Toutefois, Kompose ne permet pas de reconnaître une ressource de ce type. Aussi, la configuration du conteneur traefik va être émulée afin de correspondre fonctionnellement à ce qui est demandé : un service ouvert sur un port particulier, et qui permet de recevoir des requêtes sur un port donné dans le conteneur.

Traduit dans le monde Kubernetes, cela revient à créer un service en mode NodePort, qui va récupérer tout le trafic entrant. C’est finalement un comportement assez similaire à celui dont fonctionne un réel Ingress Controller, mais cela entraîne une particularité dans votre cluster. Utiliser son propre système de redirection de flux requiert d’être sûr de ce que vous faites, car vous vous retrouverez à devoir gérer des problèmes qui seront spécifiques à l’implémentation de cette couche réseau. Les ressources aidant au debug seront plus difficiles à trouver.

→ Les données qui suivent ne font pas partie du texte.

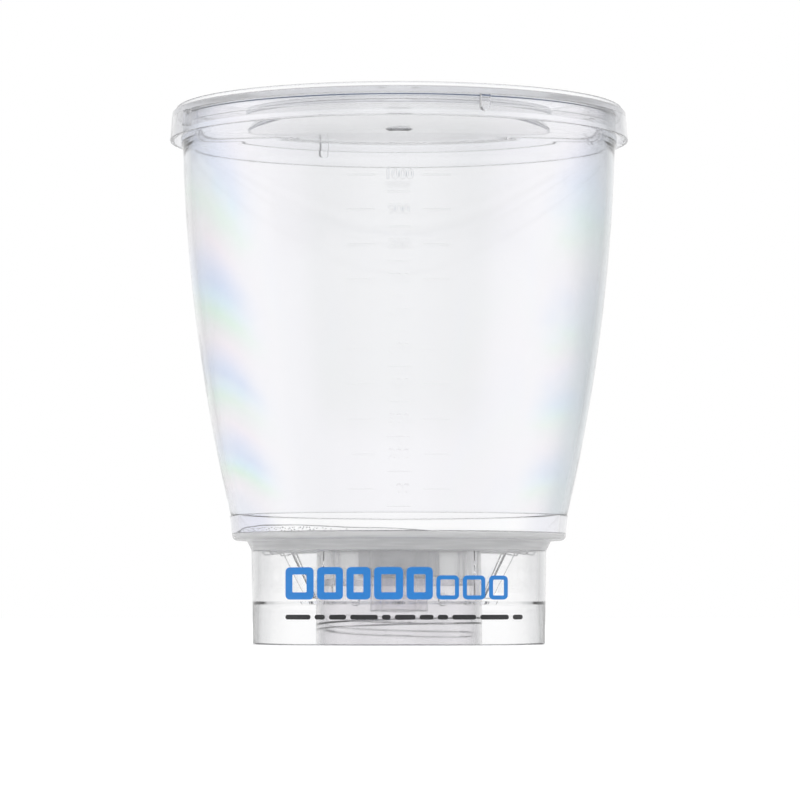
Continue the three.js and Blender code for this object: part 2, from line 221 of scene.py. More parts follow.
def filleted(corners, steps=6):
    """[r, z, fillet] corners as (r, z) points, with each fillet worked out as an arc."""
    points = []
    for i, corner in enumerate(corners):
        at = Vector(corner[:2])
        fillet = corner[2] if len(corner) > 2 else 0
        if not fillet:
            points.append(at)
            continue
        back = (Vector(corners[i - 1][:2]) - at).normalized()
        on = (Vector(corners[(i + 1) % len(corners)][:2]) - at).normalized()
        half = math.acos(max(-1.0, min(1.0, back.dot(on)))) / 2
        start = at + back * fillet / math.tan(half)
        end = at + on * fillet / math.tan(half)
        centre = at + (back + on).normalized() * fillet / math.sin(half)
        a0 = math.atan2(start.y - centre.y, start.x - centre.x)
        turn = math.atan2(end.y - centre.y, end.x - centre.x) - a0
        turn -= round(turn / (2 * math.pi)) * 2 * math.pi
        for k in range(steps + 1):
            a = a0 + turn * k / steps
            points.append(centre + fillet * Vector((math.cos(a), math.sin(a))))
    return points


def linked(name, data):
    """A new object for a mesh, curve, lamp or camera, in the scene."""
    obj = bpy.data.objects.new(name, data)
    bpy.context.scene.collection.objects.link(obj)
    return obj


def mesh_object(name, vertices, faces):
    mesh = bpy.data.meshes.new(name)
    mesh.from_pydata([Vector(v) * MM for v in vertices], [], faces)
    mesh.validate()
    return linked(name, mesh)


def evaluated_mesh(obj):
    """The object's mesh with its modifiers or its curve worked out."""
    bpy.context.view_layer.update()
    return bpy.data.meshes.new_from_object(obj.evaluated_get(bpy.context.evaluated_depsgraph_get()))


def on_circle(r, angle, z):
    return (r * math.cos(angle), r * math.sin(angle), z)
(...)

Un autre effet secondaire : cette émulation peut fonctionner lors du déploiement d’une application. Cependant, déployer une seconde stack du même type sur le cluster Kubernetes, avec une autre instance de Traefik donnera sur une erreur : le port 443 ici utilisé sera déjà pris par la première stack déployée.

Choix par défaut

L’outil Kompose ne peut pas répondre à toutes les questions. C’est pourquoi il est préférable de revoir les fichiers générés afin de pouvoir les étoffer. Dans notre exemple, aucune mention de limites de CPU ou de RAM n’a été précisée.

Dans les manifests générés, on retrouve dans les templates des déploiements les propriétés suivantes :

[...]
    spec:
      containers:
        - [...]
          resources: {}

Le champ resources, permettant de spécifier des limites et des requests pour les pods, est créé vide, comme un placeholder. Ainsi, les pods générés tournent en QoS class Best-Effort, ce qui signifie que ce seront les premiers à se faire evicted si le cluster manque de ressources.

Note

Il est possible de spécifier des limites CPU/RAM avec Docker Compose sur une version supérieure à 3 de la manière suivante, en dessous d’un service :

deploy:
  resources:
    limits:
      cpus: '0.5'
      memory: 500M

Cependant, cette portion ne sera pas interprétée par Docker Compose par défaut. En effet, la clé deploy n’est pas prise en compte par Docker Compose, car elle est dédiée à Docker Swarm. Les limitations CPU/RAM sur les containers ont été retirées de la spec entre la version 2 et la version 3. Il est toutefois possible de lancer sa configuration avec la commande suivante :

$ docker-compose --compatibility up

Cependant, la pratique n’est pas recommandée :

$ docker-compose --help
[...]
--compatibility             If set, Compose will attempt to convert keys
                            in v3 files to their non-Swarm equivalent (DEPRECATED)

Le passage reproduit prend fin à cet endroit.